热老化对变压器绝缘垫块微观结构的影响

Effect of Thermal Aging on Microstructure of Transformer Insulating Cushion Block

为研究热老化对变压器绝缘垫块机械性能的影响,采用人工加速热老化与自然老化对比试验研究了热老化对绝缘垫块微观性能、弹性模量的影响机理,并分析了加速热老化与自然老化的等价性。红外光谱结果显示有新的官能团在纤维素的老化过程中产生,长链分子结构被破坏,化学稳定性下降。由扫描电镜图可知,老化破坏了纤维素初始紧密有序的分子排列,使其细胞壁厚度降低,纤维素长度由40μm下降至18μm;弹性模量随老化程度的加深由330 MPa下降至42.1 MPa。表明随老化时间增加,绝缘垫块机械性能降低,热老化是垫块老化的重要因素。自然老化和加速热老化对比试验结果表明两种老化方式对垫块微观性能的影响机理一致,加速热老化数据可靠,可用人工加速热老化模拟自然老化。该结果可为进一步研究绝缘垫块机械性能与变压器轴向预紧力的关系提供参考。
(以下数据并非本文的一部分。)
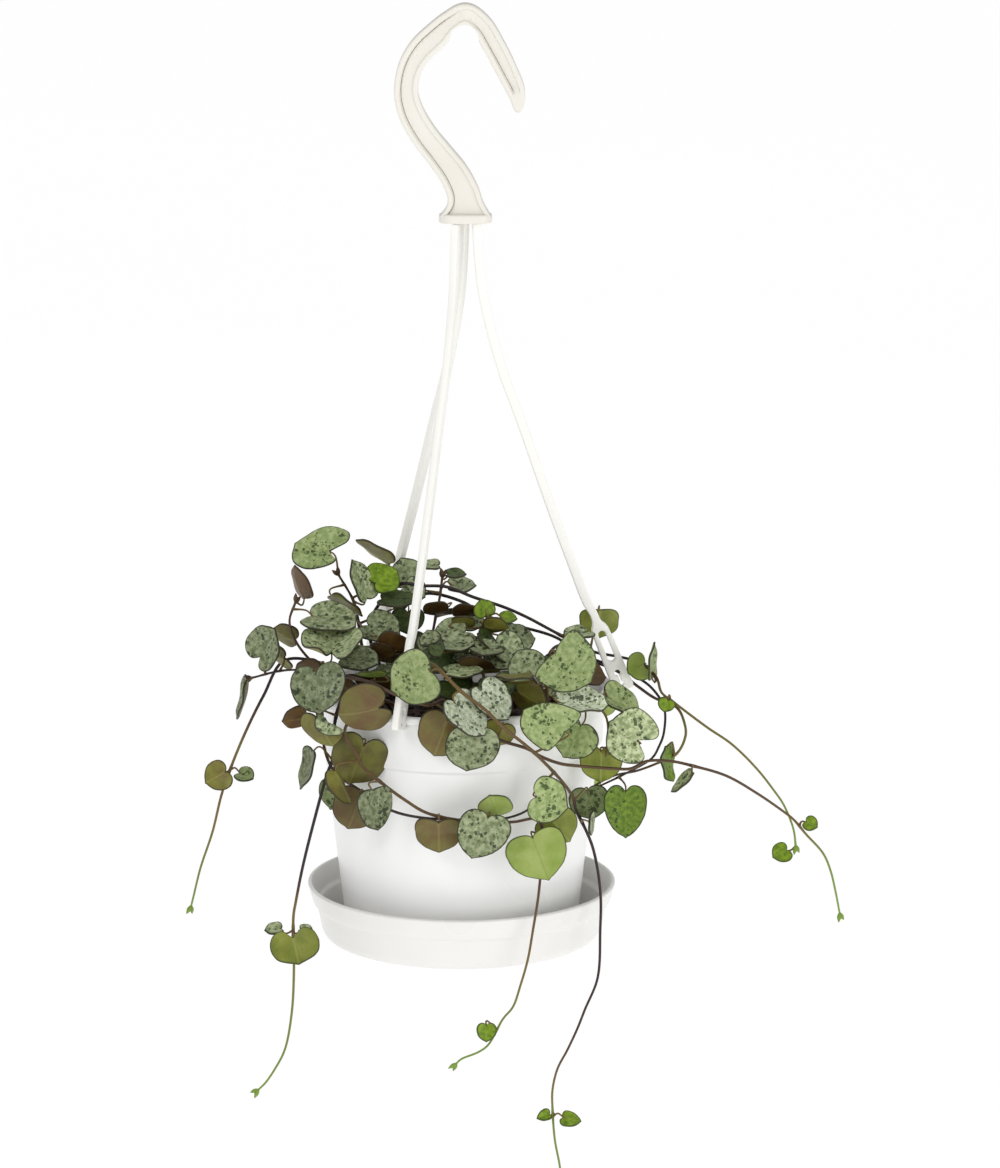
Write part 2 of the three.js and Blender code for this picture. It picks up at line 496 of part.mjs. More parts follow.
// Smaller and inner leaves are one solid with their stem.
const SPROUTS = [
  ['vine_left_clump', [-65.5, 222, 2], 17, 118, 18, 165],
  ['vine_left_clump', [-71.5, 241.5, 7], 13, 150, 30, 120],
  ['vine_left_clump', [-41.3, 252, 25], 18, 0, 70, 70],
  ['vine_left_clump', [-37, 258, 38], 16, 180, 76, 80],
  ['vine_left_runner', [-74, 250, 22], 13, 130, 30, 90],
  ['vine_swag_loop', [-68, 275.6, 38], 12, 200, 30, 80],
  ['vine_swag_loop', [-51.7, 307, 38], 15, -25, 0, -20],
  ['vine_front_swag', [11.6, 312, 65], 14, 180, 20, 160],
  ['vine_front_swag', [37.5, 321, 57], 18, 180, 0, -40],
  ['vine_long_trail', [49.5, 310, 40], 16.5, 0, 0, 10],
  ['vine_right_upper', [44.3, 241.5, 8], 14, 0, 80, -60],
  ['vine_right_upper', [-27.2, 228.2, -4], 17, 0, 78, 80],
  ['vine_right_upper', [-34.2, 209.5, -20], 18, 129, 48, 150],
  ['vine_right_loop', [-23.5, 215.7, -28], 14, 0, 15, 200],
  ['vine_left_crown', [-31.8, 218.6, -10], 15.5, 10, 44, 120],
  ['vine_left_crown', [-41.2, 221.4, -2], 18.5, 66, 24, 180],
  ['vine_left_crown', [-33, 239.4, 6], 19, 0, 60, 66],
  ['vine_left_crown', [-29.5, 246.5, 15], 17, 180, 44, -60],
  ['vine_back_crown', [-14, 213.5, -20], 10, 0, 78, -90],
  ['vine_back_crown', [-3.5, 217, -20], 10, 0, 78, 90],
  ['vine_back_crown', [-20, 224, -14], 12, 0, 30, 60],
  ['vine_back_crown', [-1.2, 222, -25], 14, 0, 74, 90],
  ['vine_back_crown', [-10.9, 231.9, -6], 15, 180, 58, 60],
  ['vine_back_crown', [-13.9, 245.5, 5], 11, 0, 20, 10],
  ['vine_middle_crown', [12, 238.5, 10], 13, 180, 50, -80],
  ['vine_middle_crown', [7.5, 230.5, 2], 9, 0, 20, 200],
  ['vine_middle_crown', [17, 235, 2], 9, 0, 70, 84],
  ['vine_middle_crown', [0.5, 232.7, -2.6], 15, 180, 60, 60],
  ['vine_middle_crown', [-1.2, 237, 8], 14, 180, 60, -60],
  ['vine_middle_crown', [-5, 243, 15], 19, 0, 55, -60],
  ['vine_middle_crown', [16, 249.2, 18], 18, 10, 35, 40],
  ['vine_middle_crown', [9, 248, 26], 16, 15, 78, 60],
  ['vine_middle_crown', [-1.7, 256.9, 33], 16, 0, 84, 100],
  ['vine_right_crown', [24, 253.5, 33], 16, 0, 15, -150],
  ['vine_right_crown', [21, 261, 45], 16, 180, 76, 90],
  ['vine_right_upper', [73.3, 254.5, 1], 14.5, 76, 0, 176],
  ['vine_right_upper', [68.1, 254.9, -3], 12, 25, 25, -70],
  ['vine_right_upper', [79.7, 270, 14], 7, 0, 10, -20],
  ['vine_right_upper', [126, 331, 28], 9, 0, 40, -60],
  ['vine_right_inner_loop', [79.9, 291.2, 30], 14.5, 68, 0, 4],
  ['vine_right_lower', [88, 301, 43], 13, -82, 44, 0],
  ['vine_right_lower', [138, 319, 36], 7, 0, 40, 60],
  ['vine_far_left', [-99, 299.5, 11], 13, 0, 25, -60],
  ['vine_far_left', [-87.6, 299, 10], 9, 0, 60, 60],
  ['vine_front_swag', [-50, 301.7, 64], 15, -110, -28, 0],
  ['vine_left_trail', [-77, 363, 43], 9, 0, 72, -80],
  ['vine_left_trail', [-64, 363, 43], 7, 0, 72, 80],
  ['vine_front_swag', [8.3, 405.8, 63], 9, 0, 20, 0],
  ['vine_long_trail', [50, 318.6, 47], 10, 75, 0, 60],
  ['vine_long_trail', [32, 441, 42], 6, 0, 40, -70],
  ['vine_long_trail', [41.5, 442.5, 42], 7.5, 0, 50, 70],
  ['vine_left_crown', [-27, 256.5, -4], 17, 20, 60, 40],
  ['vine_left_crown', [-22.6, 236.2, -8], 14, 0, 40, 0],
  ['vine_swag_loop', [-37, 261.4, 20], 15, 170, 40, 20],
  ['vine_middle_crown', [-4, 249.6, 6], 18, 0, 65, -70],
  ['vine_middle_crown', [5.9, 255.7, 8], 16, 180, 60, 60],
  ['vine_middle_crown', [-3.7, 263.8, 24], 16, 0, 60, 30],
  ['vine_middle_crown', [-2.8, 244.7, 22], 17, 0, 72, 85],
  ['vine_right_crown', [13, 263.8, 34], 16, 0, 45, 20],
  ['vine_right_crown', [25.7, 267.1, 44], 18, 150, 25, -60],
  ['vine_right_crown', [39.6, 263.8, 22], 16, 10, 55, 60],
  ['vine_right_crown', [50.5, 257.5, 2], 14, 40, 50, 60],
  ['vine_left_clump', [-62, 255.8, 28], 14, 180, 50, 70],
  ['vine_left_trail', [-50.5, 263.8, 40], 13, 170, 20, 10],
  ['vine_right_lower', [13, 282, 60.5], 13, 180, 10, 20],
  ['vine_back_crown', [-17.9, 247.5, -14], 16, 20, 50, -60],
  ['vine_back_crown', [1.9, 236.2, -22], 15, 0, 60, 70],
  ['vine_middle_crown', [21.7, 243.5, -4], 15, 10, 50, 90],
  ['vine_right_crown', [32.8, 256.5, 10], 16, 0, 60, -30],
  ['vine_middle_crown', [-11.2, 252, 20], 18, 0, 62, -80],
  ['vine_middle_crown', [4.3, 254.5, 26], 18, 180, 62, -80],
  ['vine_middle_crown', [9.8, 246.7, 16], 19, 82, 44, 0],
  ['vine_right_crown', [20.1, 259.8, 50], 16, 180, 84, 85],
  ['vine_left_crown', [-32.2, 250.4, 12], 16, 170, 50, 60],
  ['vine_middle_crown', [-13.9, 242.7, 30], 9, -20, 40, -150],
  ['vine_middle_crown', [-11.6, 247.5, 32], 8, 30, 20, 20],
  ['vine_back_left', [-49, 276, -72], 17, 190, 10, 30],
  ['vine_back_left', [-35, 298, -73], 17, 180, 10, -20],
  ['vine_back_left', [-49, 300, -71], 15, 170, 0, 20],
  ['vine_back_left', [-35, 325, -71], 14, 180, 10, 10],
  ['vine_back_middle', [16, 274, -74], 18, 190, 10, -30],
  ['vine_back_middle', [-3, 300, -73], 16, 175, 15, 20],
  ['vine_back_middle', [13, 303, -73], 15, 190, 5, -10],
  ['vine_back_middle', [3, 328, -71], 13, 180, 10, 20],
  ['vine_back_right', [53, 270, -63], 15, 160, 20, 20],
  ['vine_back_right', [35, 300, -63], 16, 180, 10, 10],
  ['vine_back_right', [49, 303, -62], 13, 190, 0, -30],
  ['vine_back_right', [38, 322, -61], 12, 180, 15, 0],
];

// A heart as wide as long, its notch at the origin and its tip towards +Y.
function heart(width) {
  const half = width / 2;
  const shape = new THREE.Shape();
  shape.moveTo(0, 0);
  shape.bezierCurveTo(0.12 * half, -0.26 * half, 0.32 * half, -0.36 * half, 0.56 * half, -0.32 * half);
  shape.bezierCurveTo(0.88 * half, -0.24 * half, 1.04 * half, 0.12 * half, 0.98 * half, 0.5 * half);
  shape.bezierCurveTo(0.92 * half, 0.98 * half, 0.42 * half, 1.3 * half, 0, 1.5 * half);
  shape.bezierCurveTo(-0.42 * half, 1.3 * half, -0.92 * half, 0.98 * half, -0.98 * half, 0.5 * half);
  shape.bezierCurveTo(-1.04 * half, 0.12 * half, -0.88 * half, -0.24 * half, -0.56 * half, -0.32 * half);
  shape.bezierCurveTo(-0.32 * half, -0.36 * half, -0.12 * half, -0.26 * half, 0, 0);
  return shape;
}
const HEART_MIDDLE = 0.29; // how far the blade's middle lies from its notch, as a share of its width

// The blade's own axes: across its lobes, towards its tip and out of its upper face, and its notch.
function bladeFrame(middle, width, facing, lift, turn) {
  const [side, up, spin] = [facing, lift, turn].map(THREE.MathUtils.degToRad);
  const [sin, cos] = [Math.sin(up), Math.cos(up)];
  const face = new THREE.Vector3(Math.sin(side) * cos, -Math.cos(side) * cos, sin);
  const downhill = new THREE.Vector3(Math.sin(side) * sin, -Math.cos(side) * sin, -cos);
  const level = new THREE.Vector3(Math.cos(side), Math.sin(side), 0);
  const tip = downhill.multiplyScalar(Math.cos(spin)).addScaledVector(level, Math.sin(spin));
  const lobes = tip.clone().cross(face);
  const notch = sight(middle).addScaledVector(tip, -HEART_MIDDLE * width);
  return { face, tip, lobes, notch };
}

function blade(frame, width) {
  const flat = { depth: LEAF_THICKNESS, bevelEnabled: false, curveSegments: 2 };
  const geometry = new THREE.ExtrudeGeometry(heart(width), flat).translate(0, 0, -LEAF_THICKNESS / 2);
  const place = new THREE.Matrix4().makeBasis(frame.lobes, frame.tip, frame.face).setPosition(frame.notch);
  return toSolid(geometry.applyMatrix4(place));
}

function vinePoints({ root, nodes }) {
  const [x, y] = root;
  const foot = SOIL_Z + 0.6;
  return [new THREE.Vector3(x, y, foot), new THREE.Vector3(x, y, foot + 4), ...nodes.map(sight)];
}

// A leaf stalk springs from the nearest point of its stem and meets the blade just inside its notch, ending
// this far from the blade's middle plane on the side that it comes from.
function petiole(vine, frame, reach) {
  const near = (p) => p.distanceTo(frame.notch);
  const { path, steps } = smoothLine(vinePoints(vine));
  const above = path.getSpacedPoints(steps).slice(2);
  const node = above.reduce((best, p) => (near(p) < near(best) ? p : best));
  const side = Math.sign(node.clone().sub(frame.notch).dot(frame.face)) || 1;
  const end = frame.notch.clone().addScaledVector(frame.tip, 0.8).addScaledVector(frame.face, side * reach);
  const before = end.clone().addScaledVector(frame.tip, -2.2).addScaledVector(frame.face, side * 2.6);
  return toSolid(rod([node, before, end], PETIOLE_RADIUS));
}

function stem(name) {
  const vine = VINES[name];
  let solid = toSolid(rod(vinePoints(vine), STEM_RADIUS));
  for (const [, of, middle, width, facing, lift, turn] of LEAVES) {
    if (of !== name) continue;
    const frame = bladeFrame(middle, width, facing, lift, turn);
    solid = solid.add(petiole(vine, frame, LEAF_THICKNESS / 2 + PETIOLE_RADIUS + GAP));
  }
  for (const [of, middle, width, facing, lift, turn] of SPROUTS) {
    if (of !== name) continue;
    const frame = bladeFrame(middle, width, facing, lift, turn);
    solid = solid.add(petiole(vine, frame, 0)).add(blade(frame, width));
  }
  return solid;
}

// ---------------------------------------------------------------- assembly

const group = new THREE.Group();

function addPart(name, solid, material) {
  const mesh = new THREE.Mesh(toGeometry(solid), material);
  mesh.name = name;
  group.add(mesh);
}

addPart('hanger_hook', hook(), paint(HANGER_PLASTIC, 0.35));
for (const each of ARMS) addPart(each.name, arm(each), paint(HANGER_PLASTIC, 0.35));
addPart('pot', pot(), paint(POT_PLASTIC, 0.3));
addPart('saucer', saucer(), paint(POT_PLASTIC, 0.3));
addPart('potting_soil', soil(), paint(SOIL, 0.95));
for (const name of Object.keys(VINES)) addPart(name, stem(name), paint(STEM_BARK, 0.6));
for (const [name, , middle, width, facing, lift, turn, finish] of LEAVES) {
  const frame = bladeFrame(middle, width, facing, lift, turn);
  addPart(name, blade(frame, width), paint(LEAF_COLOURS[finish], 0.5));
}

export default group;
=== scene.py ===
# A string of hearts in its hanging pot: the moulded hanger, the pot and its saucer, the damp peat mix, and
# the living stems and leaves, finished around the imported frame.
# Lengths are written in millimetres and become metres where a mesh is made. +Z is up, -Y is the front, and
# the origin is the hook's seat.

import math
import random

import bpy
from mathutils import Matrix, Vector, noise


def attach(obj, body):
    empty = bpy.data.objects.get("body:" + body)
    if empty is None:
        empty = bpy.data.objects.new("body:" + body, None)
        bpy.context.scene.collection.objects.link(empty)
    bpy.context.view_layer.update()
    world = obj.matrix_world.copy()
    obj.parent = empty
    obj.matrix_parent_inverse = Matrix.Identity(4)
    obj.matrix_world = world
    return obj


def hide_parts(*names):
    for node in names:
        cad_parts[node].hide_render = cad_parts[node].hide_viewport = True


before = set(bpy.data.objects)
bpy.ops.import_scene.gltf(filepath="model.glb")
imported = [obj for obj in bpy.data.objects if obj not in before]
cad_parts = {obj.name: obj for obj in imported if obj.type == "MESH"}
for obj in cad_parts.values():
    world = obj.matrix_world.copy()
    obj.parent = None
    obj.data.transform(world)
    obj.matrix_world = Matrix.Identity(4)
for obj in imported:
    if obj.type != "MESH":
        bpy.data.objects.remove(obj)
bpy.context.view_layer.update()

MM = 0.001
GAP = 0.35  # between two pieces that touch

# The camera, and the glow of the floor and the air around the object.
EYE = Vector((13.8, -1900, 190))
LOOK_DOWN = 12.2  # degrees below level
LENS = 151.67
FLOOR_REACH, FLOOR_Z = 40000, -1250
PAPER_GLOW, AIR_GLOW = 0.46, 0.56

# The hook: a web sunk between two beads, with a fine groove along the foot of the crisp one.
HOOK_DEPTH, HOOK_BEAD, HOOK_RECESS, HOOK_GROOVE = 7.5, 2.1, 1.7, 0.7
GROOVE_MIDDLE, GROOVE_WIDTH = 0.22, 0.45
BEAD_ROUND, WEB_ROUND, TIP_ROUND = 0.8, 0.35, 2.2
HOOK_CROWN = 45  # how far along from the tip the crisp line changes from the inner bead to the outer
CROWN_FADE = 9  # over what length it changes
WEB_START, WEB_FADE = 8, 2.5  # how far along from the tip the web starts to sink, and over what length
SEAT_RADIUS = 5.6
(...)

In order to study the influence of thermal aging on the mechanical properties of the insulation cushion block of transformers, we studied the influential mechanism of thermal aging on the micro properties and elastic modulus of the insulation cushion block by artificial accelerated thermal aging and natural aging, and analyzed the equivalence between the accelerated thermal aging and natural aging. Infrared spectroscopy results show that the new functional groups are produced in the aging process of cellulose. The long chain molecular structure is destroyed, and the chemical stability is decreased. The scanning electron microscope shows that the aging damages the initial molecular arrangement of cellulose, the cell wall thickness decreases, the length of cellulose decreases from 40 μm to 18 μm, and the modulus of elasticity decreases from 330 MPa to 42.1 MPa with the increase of aging degree. The results from natural aging and accelerated thermal aging tests show that the effect of the two aging methods on the microstructure of the cushion block is consistent, the accelerated thermal aging data are reliable, so artificial accelerated thermal aging can be used to simulate the natural aging. The results can provide references for further researching the relationship between the mechanical properties of the insulation cushion block and the axial preload of the transformer.